EXERCISE PROMPT = Here are some records; return them all exactly.

DATA SECTION =
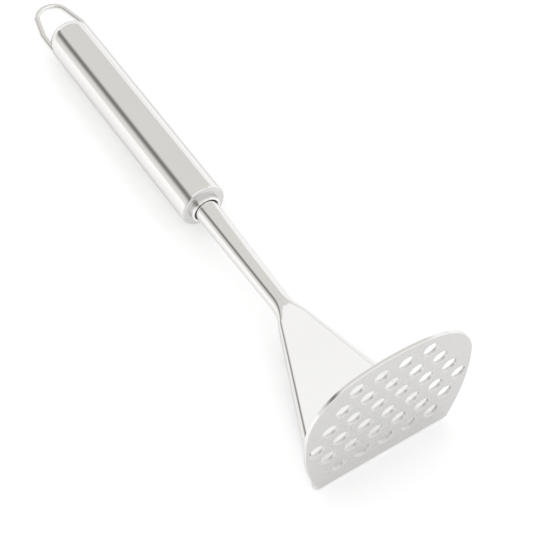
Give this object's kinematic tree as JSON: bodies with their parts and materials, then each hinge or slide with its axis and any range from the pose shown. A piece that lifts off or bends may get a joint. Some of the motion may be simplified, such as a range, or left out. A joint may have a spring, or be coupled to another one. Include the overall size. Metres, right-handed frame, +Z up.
{
  "type": "potato masher",
  "caption": "Stainless steel potato masher with a perforated plate, a slanted fan, a tapered neck, a round handle and a wire hanging loop.",
  "frame": {"origin": "middle of the bottom of the box of the masher as it lies on a table, on the bent edge of its head and the rounded end of its handle", "axes": "+X from the head towards the hanging loop, +Z up from the table, +Y across the head"},
  "size_m": [0.2924, 0.0792, 0.0737],
  "materials": {
    "satin_sheet": "satin, edges ground round",
    "polished_tube": "polished",
    "polished_wire": "polished",
    "hidden_steel": "turned"
  },
  "bodies": {
    "root": {"masher_sheet": "satin_sheet", "neck_tube": "polished_tube", "neck_collar": "polished_tube", "handle_base": "polished_tube", "handle_tube": "polished_tube", "neck_bush": "hidden_steel", "handle_cap": "polished_tube", "hanging_loop": "polished_wire"}
  },
  "joints": []
}
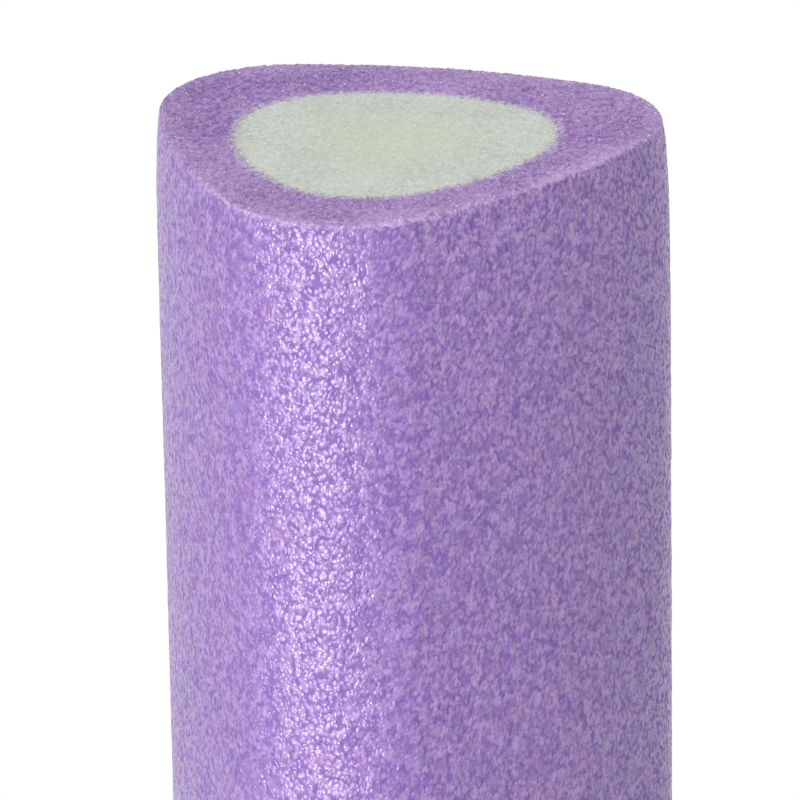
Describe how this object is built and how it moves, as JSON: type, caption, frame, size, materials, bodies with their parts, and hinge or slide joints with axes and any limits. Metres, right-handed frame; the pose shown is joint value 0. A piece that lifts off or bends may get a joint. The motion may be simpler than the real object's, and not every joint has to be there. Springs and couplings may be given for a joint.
{
  "type": "pool noodle",
  "caption": "Long solid foam pool noodle of round-cornered triangular section: a purple jacket on a pale green core, both cut square at the ends.",
  "frame": {"origin": "on the jacket's axis, at the lower cut end", "axes": "+Z along the noodle, from its lower end to the upper end that the picture shows; -Y towards one of the section's three corners; +X to the right of it"},
  "size_m": [0.0892, 0.0859, 1.4],
  "materials": {
    "purple_foam": "satin",
    "pale_green_foam": "matte"
  },
  "bodies": {
    "root": {"outer_jacket": "purple_foam", "inner_core": "pale_green_foam"}
  },
  "joints": []
}
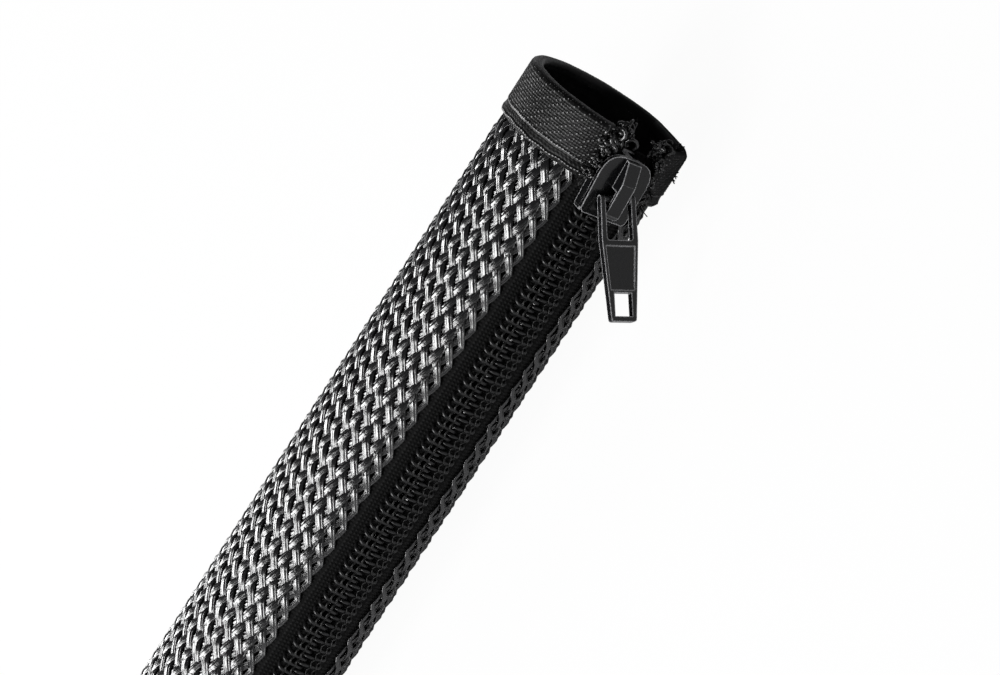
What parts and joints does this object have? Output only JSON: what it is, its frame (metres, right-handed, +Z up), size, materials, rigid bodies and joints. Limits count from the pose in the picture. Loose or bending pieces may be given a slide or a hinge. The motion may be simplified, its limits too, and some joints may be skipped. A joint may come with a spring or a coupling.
{
  "type": "zippered cable sleeve",
  "caption": "Round braided sleeve for bundling cables, with a coil zipper along its side, a slider with a pull tab, and folded webbing round both ends.",
  "frame": {"origin": "under the middle of the whole object, on the surface it lies on", "axes": "+X along the tube, towards the mouth where the slider rests; +Z up; the zipper faces -Y"},
  "size_m": [0.3, 0.0404, 0.027],
  "materials": {
    "braid": "glossy flat-laid monofilament bundles, black",
    "webbing": "fine ribbed webbing, black, cut ends melted and frayed",
    "tape": "woven zipper tape, matt black",
    "coil": "nylon coil, black, half gloss",
    "paint": "cast zinc with a smooth satin black coat",
    "steel": "stamped spring strip"
  },
  "bodies": {
    "sleeve": {"braided_sleeve": "braid", "zipper_tape_upper": "tape", "zipper_tape_lower": "tape", "zipper_coil_upper": "coil", "zipper_coil_lower": "coil", "bottom_stop": "coil", "mouth_binding": "webbing", "end_binding": "webbing"},
    "slider": {"slider_body": "paint", "slider_crown": "paint", "slider_lock_spring": "steel"},
    "pull": {"pull_tab": "paint"}
  },
  "joints": [
    {"name": "slider_travel", "type": "slide", "parent": "sleeve", "child": "slider", "axis": [1, 0, 0], "range_m": [-0.273, 0], "deforming": ["zipper_coil_upper", "zipper_coil_lower"]},
    {"name": "pull_hinge", "type": "hinge", "parent": "slider", "child": "pull", "pos_m": [0.1409, -0.00871, 0.01307], "axis": [-0.3746, 0, 0.9272], "range_deg": [-36, 105]}
  ]
}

OUTPUT OF THE TASK =
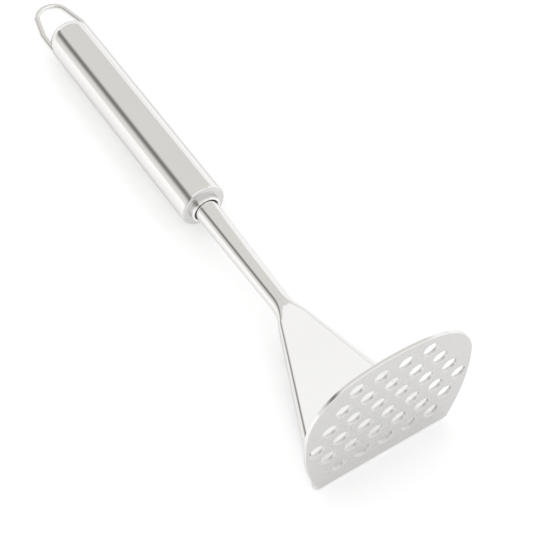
Give this object's kinematic tree as JSON: bodies with their parts and materials, then each hinge or slide with its axis and any range from the pose shown. A piece that lifts off or bends may get a joint. Some of the motion may be simplified, such as a range, or left out. A joint may have a spring, or be coupled to another one. Include the overall size. Metres, right-handed frame, +Z up.
{
  "type": "potato masher",
  "caption": "Stainless steel potato masher with a perforated plate, a slanted fan, a tapered neck, a round handle and a wire hanging loop.",
  "frame": {"origin": "middle of the bottom of the box of the masher as it lies on a table, on the bent edge of its head and the rounded end of its handle", "axes": "+X from the head towards the hanging loop, +Z up from the table, +Y across the head"},
  "size_m": [0.2924, 0.0792, 0.0737],
  "materials": {
    "satin_sheet": "satin, edges ground round",
    "polished_tube": "polished",
    "polished_wire": "polished",
    "hidden_steel": "turned"
  },
  "bodies": {
    "root": {"masher_sheet": "satin_sheet", "neck_tube": "polished_tube", "neck_collar": "polished_tube", "handle_base": "polished_tube", "handle_tube": "polished_tube", "neck_bush": "hidden_steel", "handle_cap": "polished_tube", "hanging_loop": "polished_wire"}
  },
  "joints": []
}
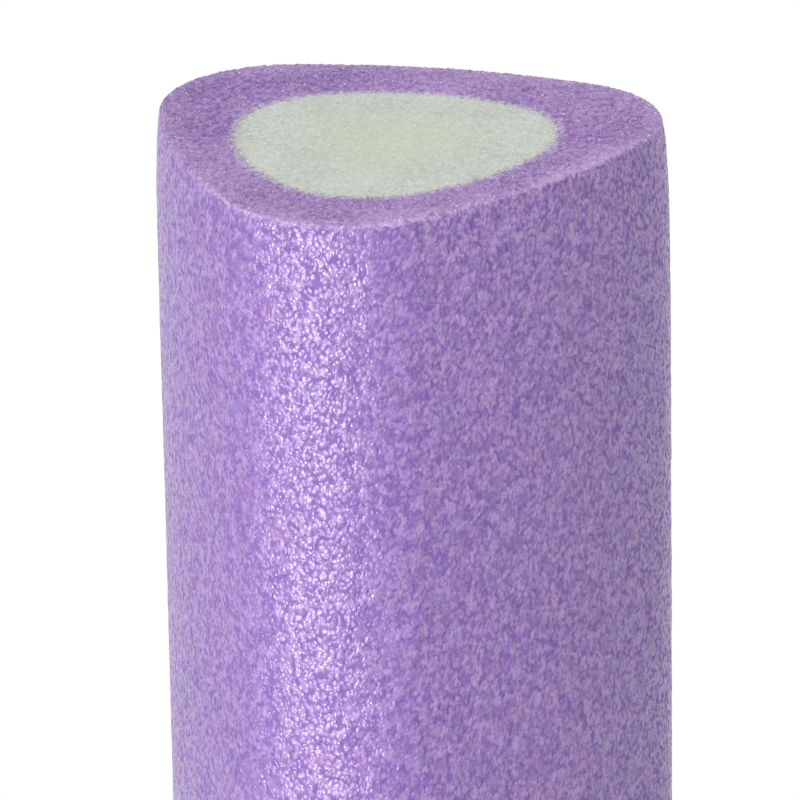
Describe how this object is built and how it moves, as JSON: type, caption, frame, size, materials, bodies with their parts, and hinge or slide joints with axes and any limits. Metres, right-handed frame; the pose shown is joint value 0. A piece that lifts off or bends may get a joint. The motion may be simpler than the real object's, and not every joint has to be there. Springs and couplings may be given for a joint.
{
  "type": "pool noodle",
  "caption": "Long solid foam pool noodle of round-cornered triangular section: a purple jacket on a pale green core, both cut square at the ends.",
  "frame": {"origin": "on the jacket's axis, at the lower cut end", "axes": "+Z along the noodle, from its lower end to the upper end that the picture shows; -Y towards one of the section's three corners; +X to the right of it"},
  "size_m": [0.0892, 0.0859, 1.4],
  "materials": {
    "purple_foam": "satin",
    "pale_green_foam": "matte"
  },
  "bodies": {
    "root": {"outer_jacket": "purple_foam", "inner_core": "pale_green_foam"}
  },
  "joints": []
}
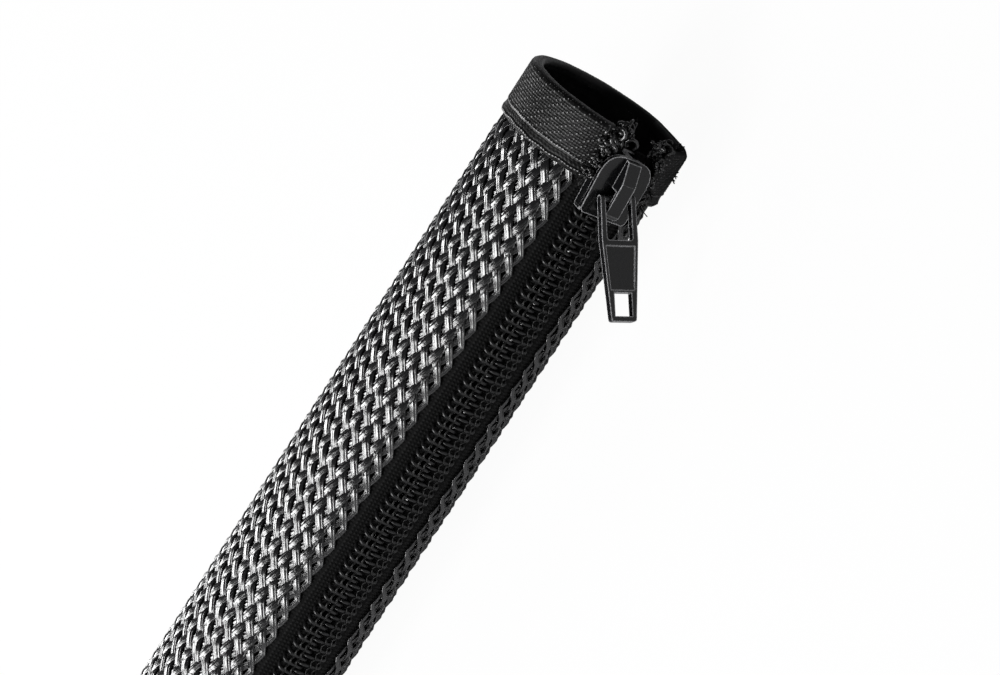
What parts and joints does this object have? Output only JSON: what it is, its frame (metres, right-handed, +Z up), size, materials, rigid bodies and joints. Limits count from the pose in the picture. Loose or bending pieces may be given a slide or a hinge. The motion may be simplified, its limits too, and some joints may be skipped. A joint may come with a spring or a coupling.
{
  "type": "zippered cable sleeve",
  "caption": "Round braided sleeve for bundling cables, with a coil zipper along its side, a slider with a pull tab, and folded webbing round both ends.",
  "frame": {"origin": "under the middle of the whole object, on the surface it lies on", "axes": "+X along the tube, towards the mouth where the slider rests; +Z up; the zipper faces -Y"},
  "size_m": [0.3, 0.0404, 0.027],
  "materials": {
    "braid": "glossy flat-laid monofilament bundles, black",
    "webbing": "fine ribbed webbing, black, cut ends melted and frayed",
    "tape": "woven zipper tape, matt black",
    "coil": "nylon coil, black, half gloss",
    "paint": "cast zinc with a smooth satin black coat",
    "steel": "stamped spring strip"
  },
  "bodies": {
    "sleeve": {"braided_sleeve": "braid", "zipper_tape_upper": "tape", "zipper_tape_lower": "tape", "zipper_coil_upper": "coil", "zipper_coil_lower": "coil", "bottom_stop": "coil", "mouth_binding": "webbing", "end_binding": "webbing"},
    "slider": {"slider_body": "paint", "slider_crown": "paint", "slider_lock_spring": "steel"},
    "pull": {"pull_tab": "paint"}
  },
  "joints": [
    {"name": "slider_travel", "type": "slide", "parent": "sleeve", "child": "slider", "axis": [1, 0, 0], "range_m": [-0.273, 0], "deforming": ["zipper_coil_upper", "zipper_coil_lower"]},
    {"name": "pull_hinge", "type": "hinge", "parent": "slider", "child": "pull", "pos_m": [0.1409, -0.00871, 0.01307], "axis": [-0.3746, 0, 0.9272], "range_deg": [-36, 105]}
  ]
}